At the onset of acute hypoxia, eicosanoid synthesis by bovine aortic endothelial cells markedly decreases reflecting a decreased release of arachidonic acid from endogenous stores. To determine the cause of decreased arachidonic acid release, bovine aortic endothelial cells were pulse-labeled with [14C]arachidonic acid for 5 min under normoxic conditions, and chased for one hour under normoxic or hypoxic conditions. The amount and 14C specific activity (dpm/nmol) of three major arachidonyl molecular species (16:0-20:4, 18:1-20:4, and 18:0-20:4) of each phospholipid class were determined from cells chased under the two conditions.
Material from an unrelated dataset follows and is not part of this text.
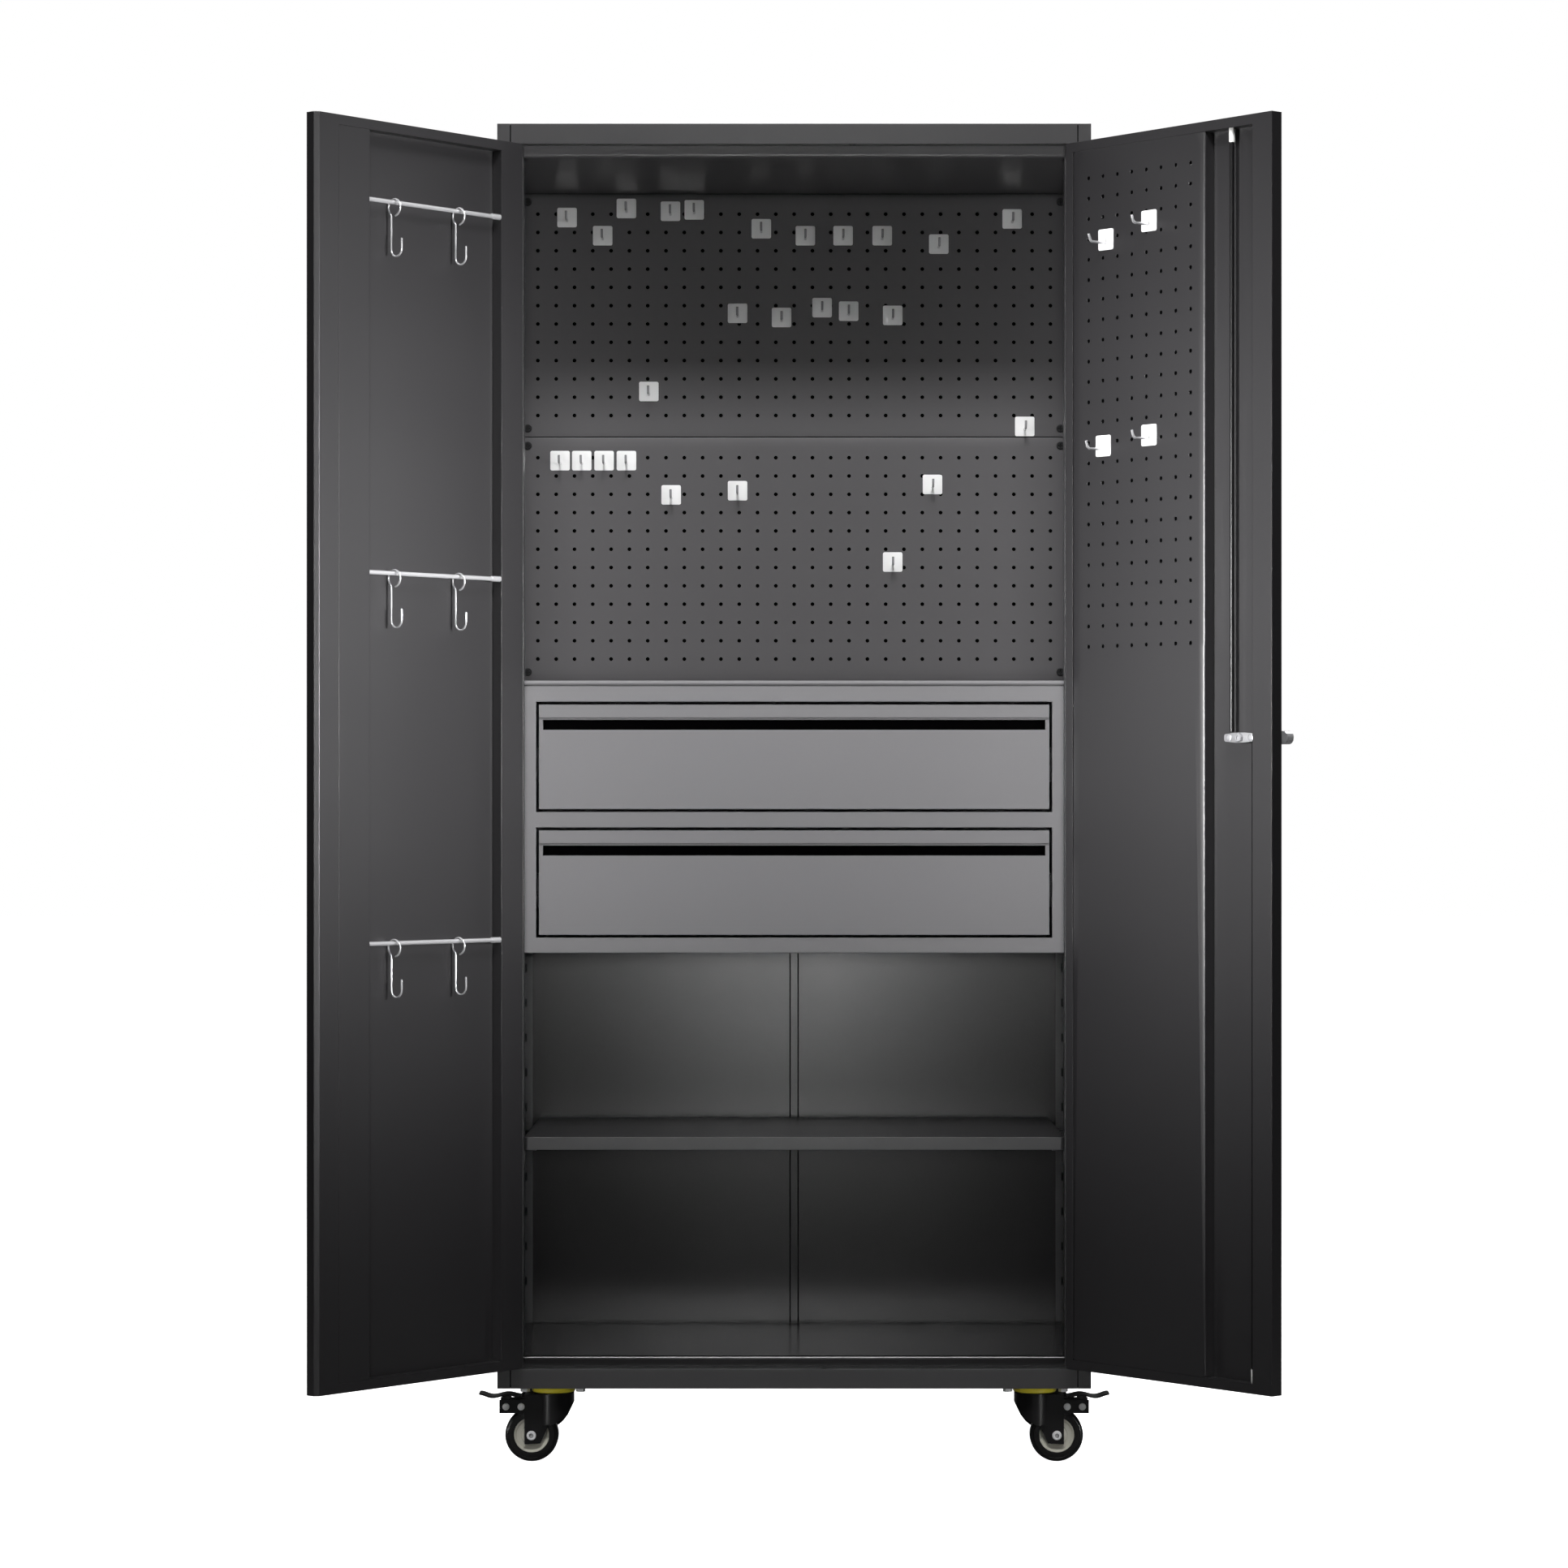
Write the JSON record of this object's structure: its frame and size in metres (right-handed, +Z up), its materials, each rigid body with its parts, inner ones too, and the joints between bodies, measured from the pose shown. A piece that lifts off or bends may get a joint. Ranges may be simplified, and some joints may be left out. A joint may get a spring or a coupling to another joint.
{
  "type": "metal storage cabinet",
  "caption": "Tall steel tool cabinet on casters: two hinged doors, pegboards with hooks, drawers, shelf and a rod lock.",
  "frame": {"origin": "on the floor, under the middle of the box round the cabinet with its doors open as it stands", "axes": "+X to the right seen from the front, +Y to the back, +Z up"},
  "size_m": [1.2679, 0.7386, 1.808],
  "materials": {
    "charcoal_steel": "satin charcoal powder coat",
    "grey_steel": "satin mid-grey powder coat",
    "bright_zinc": "zinc plated",
    "polished_chrome": "polished",
    "black_screws": "black",
    "black_fork": "gloss black",
    "yellow_ring": "matte",
    "caster_wheel": "black tread on a light grey hub",
    "lock_rod": "dark rod with a white plastic tip"
  },
  "bodies": {
    "carcass": {"side_left": "charcoal_steel", "side_right": "charcoal_steel", "top_panel": "charcoal_steel", "ceiling": "charcoal_steel", "floor_pan": "charcoal_steel", "base_tray": "charcoal_steel", "back_left": "charcoal_steel", "back_right": "charcoal_steel", "back_seam": "charcoal_steel", "pegboard_upper": "charcoal_steel", "pegboard_lower": "charcoal_steel", "pegboard_screws": "black_screws", "peg_hooks": "bright_zinc", "shelf": "charcoal_steel", "shelf_clips": "bright_zinc", "drawer_case": "grey_steel", "drawer_face_frame": "grey_steel", "counter": "grey_steel", "slide_channels": "bright_zinc", "frame_hinges": "charcoal_steel", "caster_plates": "bright_zinc", "caster_bolts": "bright_zinc", "caster_races": "yellow_ring"},
    "left_door": {"left_door_shell": "charcoal_steel", "left_door_stile": "charcoal_steel", "hanging_rods": "polished_chrome", "left_door_hinges": "charcoal_steel"},
    "hooks_top": {"hanging_hooks_top": "polished_chrome"},
    "hooks_middle": {"hanging_hooks_middle": "polished_chrome"},
    "hooks_bottom": {"hanging_hooks_bottom": "polished_chrome"},
    "right_door": {"right_door_shell": "charcoal_steel", "right_door_panel": "charcoal_steel", "door_peg_hooks": "bright_zinc", "right_door_hinges": "charcoal_steel", "lock_rose": "polished_chrome"},
    "lock_grip": {"lock_handle": "polished_chrome", "lock_cam": "bright_zinc"},
    "upper_lock_rod": {"lock_rod_upper": "lock_rod"},
    "lower_lock_rod": {"lock_rod_lower": "lock_rod"},
    "upper_drawer": {"upper_drawer_front": "grey_steel", "upper_drawer_tray": "grey_steel"},
    "lower_drawer": {"lower_drawer_front": "grey_steel", "lower_drawer_tray": "grey_steel"},
    "upper_runners": {"upper_slide_runners": "bright_zinc"},
    "lower_runners": {"lower_slide_runners": "bright_zinc"},
    "swivel_front_left": {"fork_front_left": "black_fork", "axle_front_left": "bright_zinc"},
    "wheel_front_left": {"wheel_front_left": "caster_wheel"},
    "brake_front_left": {"brake_pedal_front_left": "black_fork"},
    "swivel_front_right": {"fork_front_right": "black_fork", "axle_front_right": "bright_zinc"},
    "wheel_front_right": {"wheel_front_right": "caster_wheel"},
    "brake_front_right": {"brake_pedal_front_right": "black_fork"},
    "swivel_rear_left": {"fork_rear_left": "black_fork", "axle_rear_left": "bright_zinc"},
    "wheel_rear_left": {"wheel_rear_left": "caster_wheel"},
    "swivel_rear_right": {"fork_rear_right": "black_fork", "axle_rear_right": "bright_zinc"},
    "wheel_rear_right": {"wheel_rear_right": "caster_wheel"}
  },
  "joints": [
    {"name": "left_door_swing", "type": "hinge", "parent": "carcass", "child": "left_door", "pos_m": [-0.38125, -0.06506, 0.977], "axis": [0, 0, -1], "range_deg": [-130.4, 44.6]},
    {"name": "right_door_swing", "type": "hinge", "parent": "carcass", "child": "right_door", "pos_m": [0.38125, -0.06506, 0.977], "axis": [0, 0, 1], "range_deg": [-130.4, 44.6]},
    {"name": "hooks_top_swing", "type": "hinge", "parent": "left_door", "child": "hooks_top", "pos_m": [-0.48244, -0.21235, 1.6755], "axis": [-0.6481, -0.7615, 0], "range_deg": [0, 60]},
    {"name": "hooks_middle_swing", "type": "hinge", "parent": "left_door", "child": "hooks_middle", "pos_m": [-0.48244, -0.21235, 1.192], "axis": [-0.6481, -0.7615, 0], "range_deg": [0, 60]},
    {"name": "hooks_bottom_swing", "type": "hinge", "parent": "left_door", "child": "hooks_bottom", "pos_m": [-0.48244, -0.21235, 0.71], "axis": [-0.6481, -0.7615, 0], "range_deg": [0, 60]},
    {"name": "lock_turn", "type": "hinge", "parent": "right_door", "child": "lock_grip", "pos_m": [0.58643, -0.31294, 0.977], "axis": [0.7615, 0.6481, 0], "range_deg": [0, 90]},
    {"name": "upper_rod_slide", "type": "slide", "parent": "right_door", "child": "upper_lock_rod", "axis": [0, 0, 1], "range_m": [0, 0.0195]},
    {"name": "lower_rod_slide", "type": "slide", "parent": "right_door", "child": "lower_lock_rod", "axis": [0, 0, -1], "range_m": [0, 0.0195]},
    {"name": "upper_drawer_slide", "type": "slide", "parent": "carcass", "child": "upper_drawer", "axis": [0, -1, 0], "range_m": [0, 0.354]},
    {"name": "upper_runner_slide", "type": "slide", "parent": "carcass", "child": "upper_runners", "axis": [0, -1, 0], "range_m": [0, 0.177]},
    {"name": "lower_drawer_slide", "type": "slide", "parent": "carcass", "child": "lower_drawer", "axis": [0, -1, 0], "range_m": [0, 0.354]},
    {"name": "lower_runner_slide", "type": "slide", "parent": "carcass", "child": "lower_runners", "axis": [0, -1, 0], "range_m": [0, 0.177]},
    {"name": "swivel_front_left", "type": "hinge", "parent": "carcass", "child": "swivel_front_left", "pos_m": [-0.3265, -0.00866, 0.0935], "axis": [0, 0, 1], "continuous": true},
    {"name": "roll_front_left", "type": "hinge", "parent": "swivel_front_left", "child": "wheel_front_left", "pos_m": [-0.356, -0.00866, 0.036], "axis": [0, 1, 0], "continuous": true},
    {"name": "brake_front_left", "type": "hinge", "parent": "swivel_front_left", "child": "brake_front_left", "pos_m": [-0.3905, -0.00866, 0.075], "axis": [0, -1, 0], "range_deg": [0, 12]},
    {"name": "swivel_front_right", "type": "hinge", "parent": "carcass", "child": "swivel_front_right", "pos_m": [0.3265, -0.00866, 0.0935], "axis": [0, 0, 1], "continuous": true},
    {"name": "roll_front_right", "type": "hinge", "parent": "swivel_front_right", "child": "wheel_front_right", "pos_m": [0.356, -0.00866, 0.036], "axis": [0, 1, 0], "continuous": true},
    {"name": "brake_front_right", "type": "hinge", "parent": "swivel_front_right", "child": "brake_front_right", "pos_m": [0.3905, -0.00866, 0.075], "axis": [0, 1, 0], "range_deg": [0, 12]},
    {"name": "swivel_rear_left", "type": "hinge", "parent": "carcass", "child": "swivel_rear_left", "pos_m": [-0.3265, 0.31134, 0.0935], "axis": [0, 0, 1], "continuous": true},
    {"name": "roll_rear_left", "type": "hinge", "parent": "swivel_rear_left", "child": "wheel_rear_left", "pos_m": [-0.356, 0.31134, 0.036], "axis": [0, 1, 0], "continuous": true},
    {"name": "swivel_rear_right", "type": "hinge", "parent": "carcass", "child": "swivel_rear_right", "pos_m": [0.3265, 0.31134, 0.0935], "axis": [0, 0, 1], "continuous": true},
    {"name": "roll_rear_right", "type": "hinge", "parent": "swivel_rear_right", "child": "wheel_rear_right", "pos_m": [0.356, 0.31134, 0.036], "axis": [0, 1, 0], "continuous": true}
  ],
  "couplings": [
    {"joint": "upper_rod_slide", "follows": "lock_turn", "m_per_rad": 0.012413},
    {"joint": "lower_rod_slide", "follows": "lock_turn", "m_per_rad": 0.012413},
    {"joint": "upper_runner_slide", "follows": "upper_drawer_slide", "ratio": 0.5},
    {"joint": "lower_runner_slide", "follows": "lower_drawer_slide", "ratio": 0.5}
  ]
}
There were no relevant differences in the metabolism of any of the arachidonyl molecular species of diacyl lipids between the cells chased under two conditions. However, there was a marked decrease (40%) in the turnover of arachidonyl alkenylacyl phosphatidylethanolamine in the hypoxic cells. From these results, it appears that the source of arachidonic acid supporting constitutive eicosanoid synthesis in bovine aortic endothelial cells is alkenylacyl phosphatidylethanolamine and the limiting enzyme activity determining the rate of eicosanoid synthesis is a plasmalogen specific phospholipase A2.

Received 23 July 1996; accepted in final form 15 October 1996.
APS Manuscript Number H659-6.
Article publication pending Am. J. Physiol. (Heart Circ. Physiology).